Exploring Historical Ecosystems Through Innovative Techniques
In a study published in Global Change Biology, Dr. Jens Hegg from the College of Arts and Sciences led an international team to uncover 800 years of fish migration patterns in New Zealand snapper. Using advanced techniques from speech recognition and big data analytics, the research revealed significant shifts in migration with the onset of the industrial revolution. This work challenges current conservation goals and underscores the importance of understanding historical ecosystems to set accurate benchmarks for a healthy environment. Learn more about Dr. Hegg's work:
The inner ear of fish stores detailed records of each fish’s migration in the chemistry of their microscopic daily rings. Using techniques borrowed from speech recognition and “big data” analytics Dr. Jens Hegg led the data analysis effort as part of an international team of researchers from New Zealand. The study looked at detailed records from over 800 years of fish migration in New Zealand snapper, an emperiled but culturally iconic species. The results challenge us to re-evaluate what successful conservation goals and a healthy ecosystem actually look like, and whether our perception of the natural world is biased by the changes we weren’t alive to see.
The samples span the period from near the first settlement of New Zealand by the Māori to the present, revealing for the first time that New Zealand snapper migration changed in concert with the onset of the industrial revolution. The analysis technique, called dynamic time warping, was introduced to the field of ecology by Dr. Hegg and showed clear changes in snapper migration patterns as industrialization began in New Zealand. Snapper began spending less time rearing in productive, protected, estuaries that have become more silty and turbid due to land use change. This shift away from estuaries was known, but how early the shift began was a surprise, indicating that there is potentially untapped potential to recover the population beyond the current recovery goals.

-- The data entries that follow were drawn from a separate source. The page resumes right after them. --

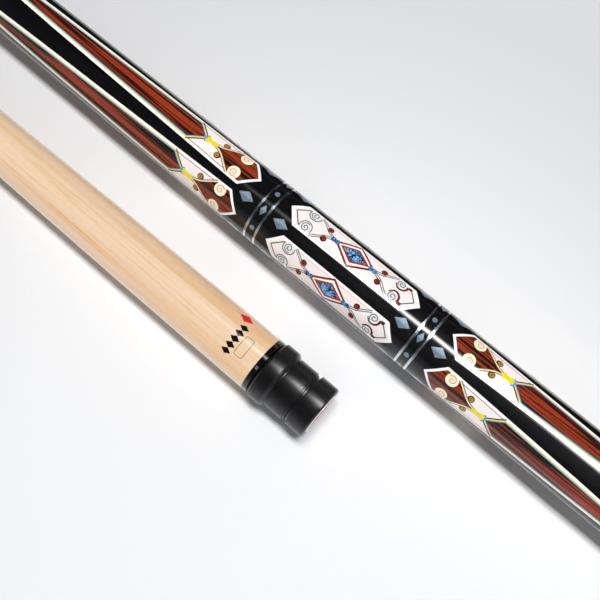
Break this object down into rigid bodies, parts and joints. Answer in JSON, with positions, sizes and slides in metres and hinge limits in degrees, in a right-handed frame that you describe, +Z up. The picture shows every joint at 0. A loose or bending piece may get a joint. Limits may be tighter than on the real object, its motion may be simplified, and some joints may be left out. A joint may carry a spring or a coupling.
{
  "type": "pool cue",
  "caption": "Two-piece pool cue shown taken apart: inlaid butt and tapered maple shaft side by side, each with a screw-on joint protector.",
  "frame": {"origin": "centre of the lowest face of the box around both sticks, on the surface they lie on", "axes": "+Y along both sticks towards the tip, +Z up, the shaft on the -X side of the butt"},
  "size_m": [0.07, 1.2143, 0.0318],
  "materials": {
    "ebony": "clear gloss lacquer",
    "cocobolo": "clear gloss lacquer",
    "white_veneer": "clear gloss lacquer",
    "yellow_veneer": "clear gloss lacquer",
    "blue_veneer": "clear gloss lacquer",
    "ivory": "gloss",
    "yellow_resin": "gloss",
    "cream_resin": "gloss",
    "red_brown_wood": "clear gloss lacquer",
    "turquoise": "gloss",
    "pearl": "gloss",
    "inlay_silver": "satin under lacquer",
    "ring_silver": "polished",
    "black_resin": "gloss",
    "protector_black": "satin",
    "protector_ring_white": "gloss",
    "protector_red": "gloss",
    "brass": "turned",
    "steel": "turned",
    "rubber": "moulded",
    "maple": "sealed satin",
    "ferrule_white": "polished",
    "fibre": "turned",
    "leather": "layered, burnished side"
  },
  "bodies": {
    "butt": {"butt_cap": "black_resin", "butt_sleeve": "ebony", "cream_scrolls": "cream_resin", "forearm": "ebony", "forearm_blue_veneers": "blue_veneer", "forearm_points": "cocobolo", "forearm_white_edges": "white_veneer", "forearm_yellow_veneers": "yellow_veneer", "front_ring_band": "ebony", "handle": "ebony", "handle_blue_veneers": "blue_veneer", "handle_points": "cocobolo", "handle_white_edges": "white_veneer", "handle_yellow_veneers": "yellow_veneer", "ivory_fields": "ivory", "joint_collar": "black_resin", "joint_collar_dashes": "inlay_silver", "joint_pin": "steel", "rear_ring_band": "ebony", "ring_diamonds": "inlay_silver", "ring_dots": "inlay_silver", "rosewood_kites": "cocobolo", "second_ring_band": "ebony", "section_screws": "steel", "silver_diamonds": "inlay_silver", "silver_rings": "ring_silver", "third_ring_band": "ebony", "turquoise_beads": "turquoise", "turquoise_diamonds": "turquoise", "weight_bolt": "steel", "window_diamond_frames": "red_brown_wood", "window_panels": "ivory", "window_scrolls": "pearl", "window_section": "ebony", "yellow_knots": "yellow_resin"},
    "shaft": {"shaft_wood": "maple", "shaft_collar": "black_resin", "shaft_collar_dashes": "inlay_silver", "shaft_insert": "brass", "ferrule": "ferrule_white", "tip_pad": "fibre", "cue_tip": "leather"},
    "shaft_protector_end": {"shaft_protector_ring": "protector_ring_white", "shaft_protector_disc": "protector_red"},
    "shaft_protector_cap": {"shaft_protector": "protector_black", "shaft_protector_stud": "steel"},
    "butt_protector_end": {"butt_protector_ring": "protector_ring_white", "butt_protector_disc": "protector_red"},
    "butt_protector_cap": {"butt_protector": "protector_black", "butt_protector_insert": "brass"},
    "bumper": {"bumper": "rubber"}
  },
  "joints": [
    {"name": "shaft_lift", "type": "slide", "parent": "butt", "child": "shaft", "axis": [0, 0, 1], "range_m": [0, 0.25]},
    {"name": "shaft_protector_draw", "type": "slide", "parent": "shaft", "child": "shaft_protector_end", "axis": [0, -1, 0.0069], "range_m": [0, 0.02]},
    {"name": "shaft_protector_turn", "type": "hinge", "parent": "shaft_protector_end", "child": "shaft_protector_cap", "pos_m": [-0.0238, -0.1299, 0.01124], "axis": [0, -1, 0.0069], "range_deg": [0, 2840]},
    {"name": "butt_protector_draw", "type": "slide", "parent": "butt", "child": "butt_protector_end", "axis": [0, 1, -0.0063], "range_m": [0, 0.032]},
    {"name": "butt_protector_turn", "type": "hinge", "parent": "butt_protector_end", "child": "butt_protector_cap", "pos_m": [0.01915, 0.1379, 0.01129], "axis": [0, 1, -0.0063], "range_deg": [0, 4540]},
    {"name": "bumper_pull", "type": "slide", "parent": "butt", "child": "bumper", "axis": [0, -1, 0.0063], "range_m": [0, 0.012]}
  ],
  "couplings": [
    {"joint": "shaft_protector_turn", "follows": "shaft_protector_draw", "rad_per_m": 2473.7},
    {"joint": "butt_protector_turn", "follows": "butt_protector_draw", "rad_per_m": 2473.7}
  ]
}
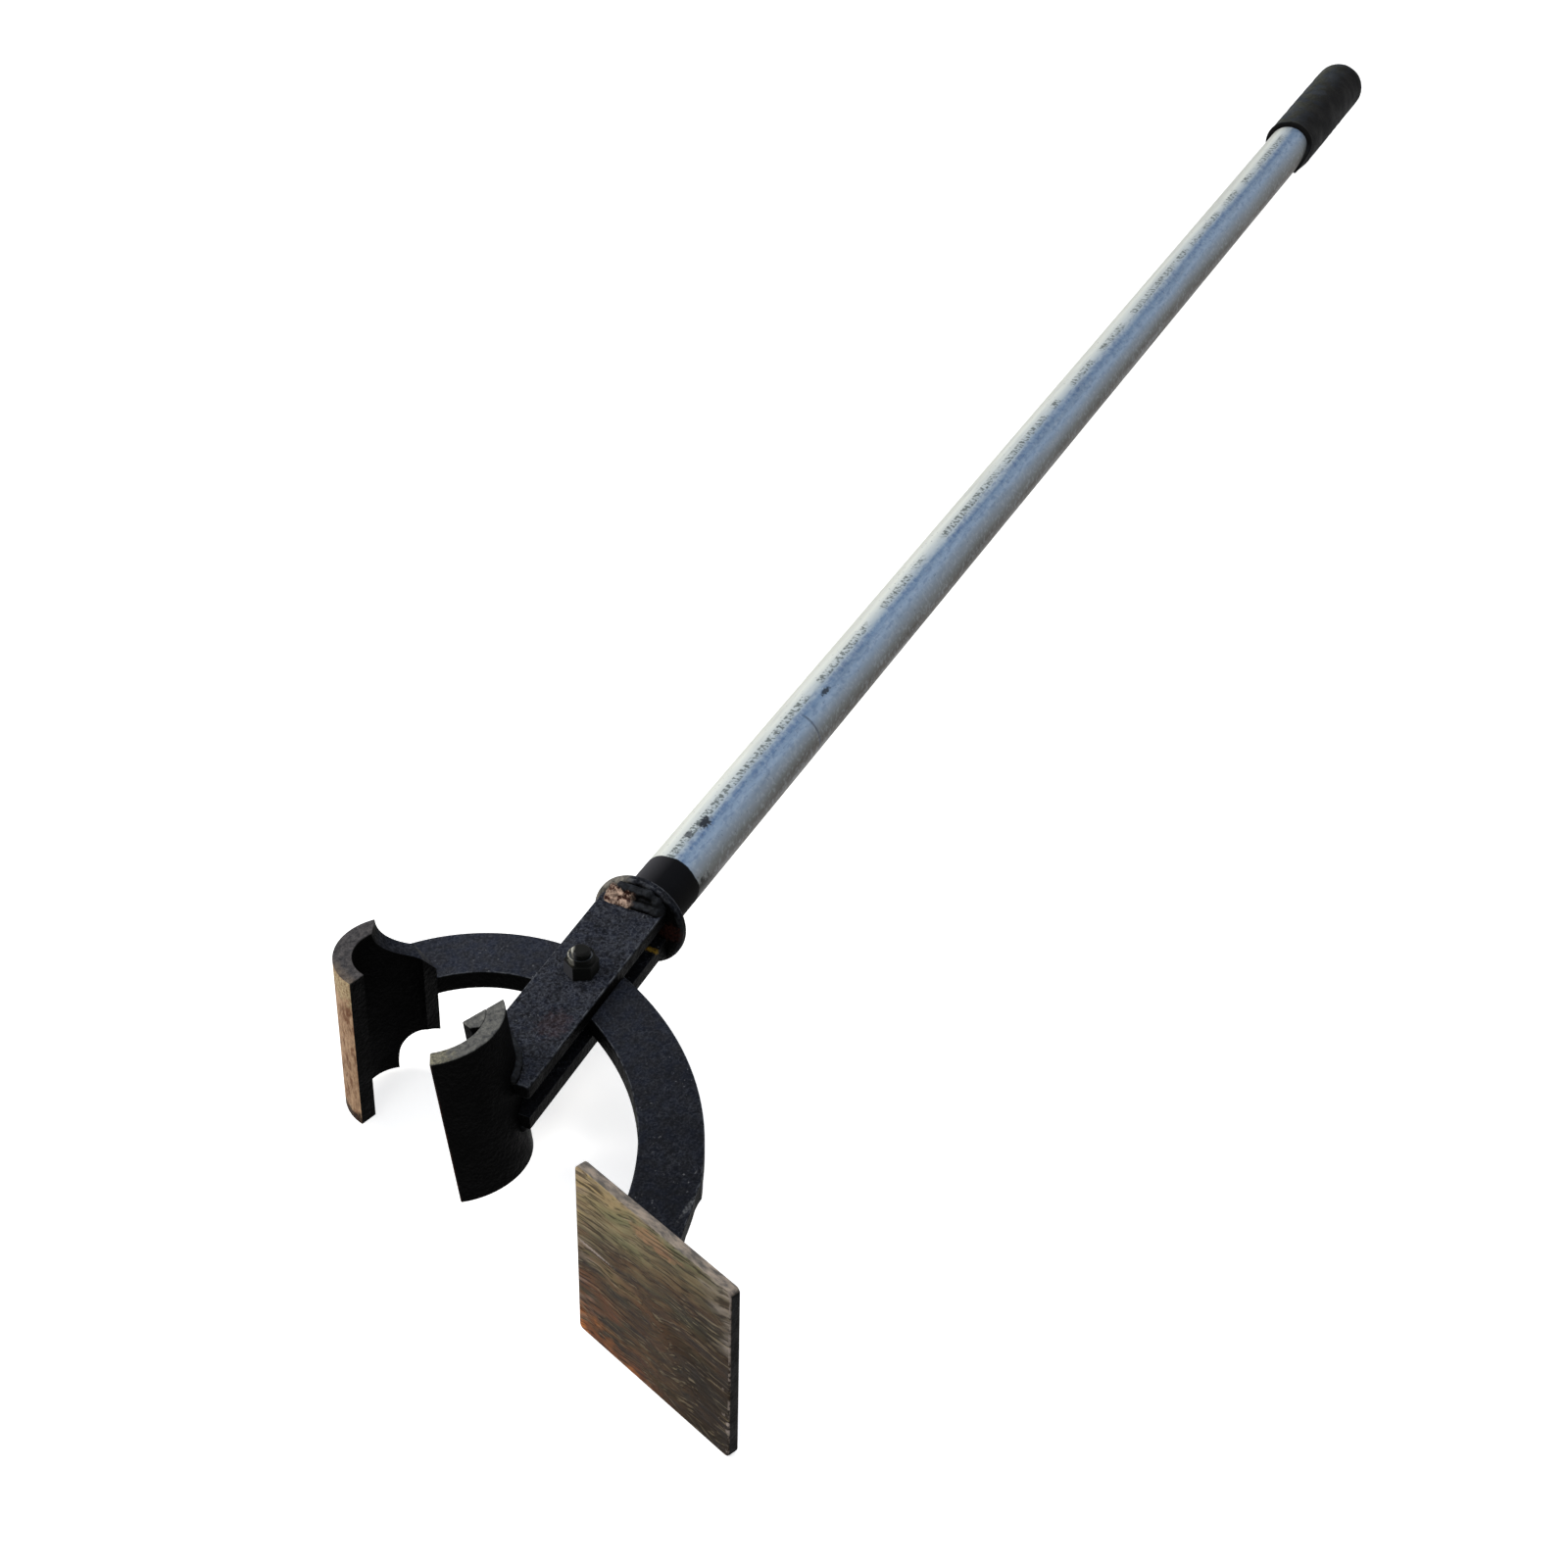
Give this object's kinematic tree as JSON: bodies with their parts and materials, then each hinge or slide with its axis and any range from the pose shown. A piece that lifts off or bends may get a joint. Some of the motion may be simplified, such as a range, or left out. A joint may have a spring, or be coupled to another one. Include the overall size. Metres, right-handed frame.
{
  "type": "weed puller",
  "caption": "Long-handled lever tool with a curved frame plate, a foot plate and pipe jaws that grip a plant's stem and pull up its root.",
  "frame": {"origin": "middle of the foot plate's working face", "axes": "+X along the handle towards the grip, +Z square to the frame plate towards the lock nut, +Y from the foot plate towards the jaws; the tool lies on its side"},
  "size_m": [1.5845, 0.3009, 0.106],
  "materials": {
    "black_paint": "satin black brush paint, lumpy",
    "bare_steel": "ground bare steel with a brown patina and light rust",
    "weld_bead": "rusty weld bead, partly painted",
    "zinc_plate": "bright zinc plating",
    "galvanised_steel": "smooth galvanised pipe with smudges",
    "nylon": "matt nylon",
    "grip_rubber": "rough dark rubber"
  },
  "bodies": {
    "frame": {"frame_plate": "black_paint", "fixed_jaw": "black_paint", "fixed_jaw_weld_upper": "weld_bead", "fixed_jaw_weld_lower": "weld_bead", "foot_plate": "bare_steel", "foot_plate_weld_upper": "weld_bead", "foot_plate_weld_lower": "weld_bead"},
    "lever": {"upper_fork_bar": "black_paint", "lower_fork_bar": "black_paint", "moving_jaw": "black_paint", "moving_jaw_lip": "black_paint", "moving_jaw_weld_upper": "weld_bead", "moving_jaw_weld_lower": "weld_bead", "fork_disc": "black_paint", "fork_weld_upper": "weld_bead", "fork_weld_lower": "weld_bead", "pivot_bolt": "zinc_plate", "bolt_washer": "zinc_plate", "lock_nut": "zinc_plate", "lock_nut_ring": "nylon", "handle_pipe": "galvanised_steel", "handle_weld": "black_paint", "hand_grip": "grip_rubber"}
  },
  "joints": [
    {"name": "lever_pivot", "type": "hinge", "parent": "frame", "child": "lever", "pos_m": [0.18111, 0.13596, 0], "axis": [0, 0, 1], "range_deg": [-31, 35]}
  ]
}
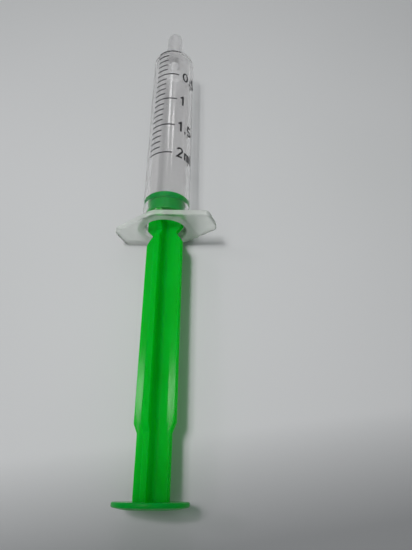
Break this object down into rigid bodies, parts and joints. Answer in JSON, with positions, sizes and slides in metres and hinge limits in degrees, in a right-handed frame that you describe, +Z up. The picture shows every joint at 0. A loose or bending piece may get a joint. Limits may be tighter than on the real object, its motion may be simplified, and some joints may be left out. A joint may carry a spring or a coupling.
{
  "type": "oral syringe",
  "caption": "Small two-piece dosing syringe: clear barrel with slip nozzle, finger flange and printed scale, and a green cross-ribbed plunger that slides in it.",
  "frame": {"origin": "on the ground, under the syringe's axis, halfway along its length as it lies drawn back; it rests on a long side of the finger flange and on the rim of the thumb disc", "axes": "+Y along the syringe towards the nozzle, +X to the right seen from the thumb disc, +Z up"},
  "size_m": [0.0226, 0.1182, 0.0134],
  "materials": {
    "clear_polypropylene": "clear polypropylene, slightly hazy, glossy outside, frosted on the flange faces",
    "green_polyethylene": "bright green polyethylene, semi-gloss, faintly translucent",
    "black_ink": "black printed ink"
  },
  "bodies": {
    "barrel": {"barrel": "clear_polypropylene", "scale_major_lines": "black_ink", "scale_minor_lines": "black_ink", "numeral_0_5": "black_ink", "numeral_1": "black_ink", "numeral_1_5": "black_ink", "numeral_2_ml": "black_ink"},
    "plunger": {"plunger": "green_polyethylene"}
  },
  "joints": [
    {"name": "plunger_slide", "type": "slide", "parent": "barrel", "child": "plunger", "axis": [0, 1, 0], "range_m": [-0.0015, 0.0445]}
  ]
}
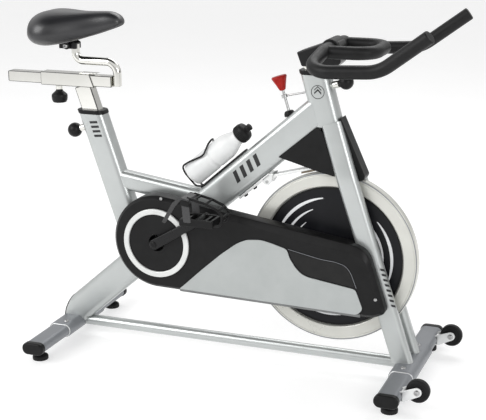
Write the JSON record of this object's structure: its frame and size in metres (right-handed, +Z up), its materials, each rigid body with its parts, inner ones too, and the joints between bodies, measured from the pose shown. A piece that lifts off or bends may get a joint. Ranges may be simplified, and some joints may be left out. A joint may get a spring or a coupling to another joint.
{
  "type": "indoor spin bike",
  "caption": "Indoor spin bike with a fork-mounted flywheel, enclosed chain drive, sliding saddle, looped handlebar, push-down brake and bottle.",
  "frame": {"origin": "on the floor, under the middle of the bike's overall length and width", "axes": "+X the way the rider faces, +Y to the rider's left, +Z up"},
  "size_m": [1.214, 0.504, 0.9153],
  "materials": {
    "silver_paint": "satin silver powder coat",
    "grey_paint": "satin grey powder coat",
    "chrome": "polished chrome plate",
    "steel": "machined steel",
    "flywheel_iron": "machined rim with a black painted disc",
    "black_plastic": "moulded black plastic",
    "gloss_black": "gloss black paint",
    "grip_rubber": "dipped black grip coating",
    "rubber": "solid black rubber",
    "saddle_vinyl": "smooth black vinyl over foam",
    "red_plastic": "gloss red",
    "bottle_plastic": "translucent white squeeze plastic",
    "felt": "pressed felt"
  },
  "bodies": {
    "frame": {"main_beam": "silver_paint", "seat_tube": "silver_paint", "brace_tube": "silver_paint", "head_tube": "silver_paint", "fork_leg_left": "silver_paint", "fork_leg_right": "silver_paint", "floor_bar": "silver_paint", "guard_panel": "silver_paint", "chain_guard": "black_plastic", "rear_stabilizer_sleeve": "grey_paint", "front_stabilizer_sleeve": "grey_paint", "rear_stabilizer_tube": "grey_paint", "front_stabilizer_tube": "grey_paint", "end_cap_rear_left": "black_plastic", "end_cap_rear_right": "black_plastic", "end_cap_front_left": "black_plastic", "end_cap_front_right": "black_plastic", "seat_tube_collar": "black_plastic", "head_tube_collar": "black_plastic", "rear_shroud": "black_plastic", "front_shroud": "black_plastic", "brake_bracket": "gloss_black", "flywheel_axle": "steel", "drive_chain": "steel", "bottle_cage": "gloss_black"},
    "foot_rear_left": {"levelling_foot_rear_left": "rubber"},
    "foot_rear_right": {"levelling_foot_rear_right": "rubber"},
    "foot_front_left": {"levelling_foot_front_left": "rubber"},
    "foot_front_right": {"levelling_foot_front_right": "rubber"},
    "wheel_left": {"transport_wheel_left": "rubber"},
    "wheel_right": {"transport_wheel_right": "rubber"},
    "flywheel": {"flywheel": "flywheel_iron", "flywheel_sprocket": "steel"},
    "crankset": {"crank_axle": "steel", "chainring": "steel", "crank_arm_left": "gloss_black", "crank_arm_right": "gloss_black"},
    "pedal_left": {"pedal_left": "black_plastic", "toe_cage_left": "black_plastic"},
    "pedal_right": {"pedal_right": "black_plastic", "toe_cage_right": "black_plastic"},
    "seat_post": {"seat_post": "chrome"},
    "seat_slider": {"seat_slider_bar": "chrome", "saddle_post": "chrome"},
    "saddle": {"saddle": "saddle_vinyl", "saddle_rails": "steel", "saddle_clamp": "black_plastic"},
    "seat_height_pin": {"seat_height_pin": "black_plastic"},
    "seat_slider_pin": {"seat_slider_pin": "black_plastic"},
    "handlebar_height_pin": {"handlebar_height_pin": "black_plastic"},
    "handlebar": {"handlebar_post": "chrome", "handlebar_stem": "gloss_black", "outer_handlebar": "grip_rubber", "inner_handlebar": "grip_rubber"},
    "brake_rod": {"resistance_rod": "steel"},
    "resistance_knob": {"resistance_knob": "red_plastic"},
    "brake_arm": {"brake_arm": "steel", "brake_pad": "felt"},
    "bottle": {"water_bottle": "bottle_plastic"},
    "bottle_cap": {"bottle_cap": "black_plastic"}
  },
  "joints": [
    {"name": "flywheel_spin", "type": "hinge", "parent": "frame", "child": "flywheel", "pos_m": [0.3055, 0, 0.304], "axis": [0, 1, 0], "continuous": true},
    {"name": "crank_spin", "type": "hinge", "parent": "frame", "child": "crankset", "pos_m": [-0.1475, 0, 0.316], "axis": [0, 1, 0], "continuous": true},
    {"name": "left_pedal_spin", "type": "hinge", "parent": "crankset", "child": "pedal_left", "pos_m": [-0.29447, 0.139, 0.22664], "axis": [0, 1, 0], "continuous": true},
    {"name": "right_pedal_spin", "type": "hinge", "parent": "crankset", "child": "pedal_right", "pos_m": [-0.00053, -0.139, 0.40536], "axis": [0, 1, 0], "continuous": true},
    {"name": "left_wheel_spin", "type": "hinge", "parent": "frame", "child": "wheel_left", "pos_m": [0.5785, 0.19, 0.056], "axis": [0, 1, 0], "continuous": true},
    {"name": "right_wheel_spin", "type": "hinge", "parent": "frame", "child": "wheel_right", "pos_m": [0.5785, -0.19, 0.056], "axis": [0, 1, 0], "continuous": true},
    {"name": "seat_height", "type": "slide", "parent": "frame", "child": "seat_post", "axis": [-0.3178, 0, 0.9482], "range_m": [-0.04, 0.14]},
    {"name": "seat_fore_aft", "type": "slide", "parent": "seat_post", "child": "seat_slider", "axis": [1, 0, 0], "range_m": [-0.04, 0.085]},
    {"name": "saddle_swivel", "type": "hinge", "parent": "seat_slider", "child": "saddle", "pos_m": [-0.4075, 0, 0.812], "axis": [0, 0, 1], "range_deg": [-10, 10]},
    {"name": "seat_height_pin_pull", "type": "slide", "parent": "frame", "child": "seat_height_pin", "axis": [-0.9482, 0, -0.3178], "range_m": [0, 0.01], "stiffness_N_per_m": 600, "springref_m": -0.008},
    {"name": "seat_slider_pin_pull", "type": "slide", "parent": "seat_post", "child": "seat_slider_pin", "axis": [0, 0, -1], "range_m": [0, 0.01], "stiffness_N_per_m": 600, "springref_m": -0.008},
    {"name": "handlebar_pin_pull", "type": "slide", "parent": "frame", "child": "handlebar_height_pin", "axis": [0.9621, 0, 0.2726], "range_m": [0, 0.01], "stiffness_N_per_m": 600, "springref_m": -0.008},
    {"name": "handlebar_height", "type": "slide", "parent": "frame", "child": "handlebar", "axis": [-0.2726, 0, 0.9621], "range_m": [0, 0.055]},
    {"name": "brake_push", "type": "slide", "parent": "frame", "child": "brake_rod", "axis": [0.2978, 0, -0.9546], "range_m": [0, 0.0035], "stiffness_N_per_m": 3000, "springref_m": -0.004},
    {"name": "knob_turn", "type": "hinge", "parent": "brake_rod", "child": "resistance_knob", "pos_m": [0.16944, 0, 0.72209], "axis": [0.2978, 0, -0.9546], "range_deg": [-360, 360]},
    {"name": "brake_arm_swing", "type": "hinge", "parent": "frame", "child": "brake_arm", "pos_m": [0.1345, 0, 0.489], "axis": [0, 1, 0], "range_deg": [0, 1.97]},
    {"name": "bottle_lift", "type": "slide", "parent": "frame", "child": "bottle", "axis": [0.7547, 0, 0.6561], "range_m": [0, 0.1]},
    {"name": "bottle_cap_turn", "type": "hinge", "parent": "bottle", "child": "bottle_cap", "pos_m": [0.06216, 0, 0.6069], "axis": [0.7547, 0, 0.6561], "range_deg": [-360, 360]},
    {"name": "rear_left_foot_turn", "type": "hinge", "parent": "frame", "child": "foot_rear_left", "pos_m": [-0.4375, 0.21, 0.008], "axis": [0, 0, 1], "range_deg": [-180, 180]},
    {"name": "rear_right_foot_turn", "type": "hinge", "parent": "frame", "child": "foot_rear_right", "pos_m": [-0.4375, -0.21, 0.008], "axis": [0, 0, 1], "range_deg": [-180, 180]},
    {"name": "front_left_foot_turn", "type": "hinge", "parent": "frame", "child": "foot_front_left", "pos_m": [0.5145, 0.21, 0.008], "axis": [0, 0, 1], "range_deg": [-180, 180]},
    {"name": "front_right_foot_turn", "type": "hinge", "parent": "frame", "child": "foot_front_right", "pos_m": [0.5145, -0.21, 0.008], "axis": [0, 0, 1], "range_deg": [-180, 180]}
  ],
  "couplings": [
    {"joint": "crank_spin", "follows": "flywheel_spin", "ratio": 0.33},
    {"joint": "brake_arm_swing", "follows": "brake_push", "rad_per_m": 9.8038}
  ]
}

This glimpse into the past provides an example of how to overcome shifting baseline syndrome, the tendency to assume the natural world we grew up in is “normal”. If we don’t know what ecosystems looked like in the past we risk setting conservation goals that reflect our own biased understanding of what a ”normal” or “healthy” ecosystem looks like based on limited historical experience. However, many populations and ecosystems don’t have research records that stretch very far into the past. Using creative ways to recover the way ecosystems functioned further back in history can help avoid setting mistaken conservation goals. These paleoecological techniques are increasingly important as the pace of ecosystem change is accelerating and setting conservation goals becomes more difficult.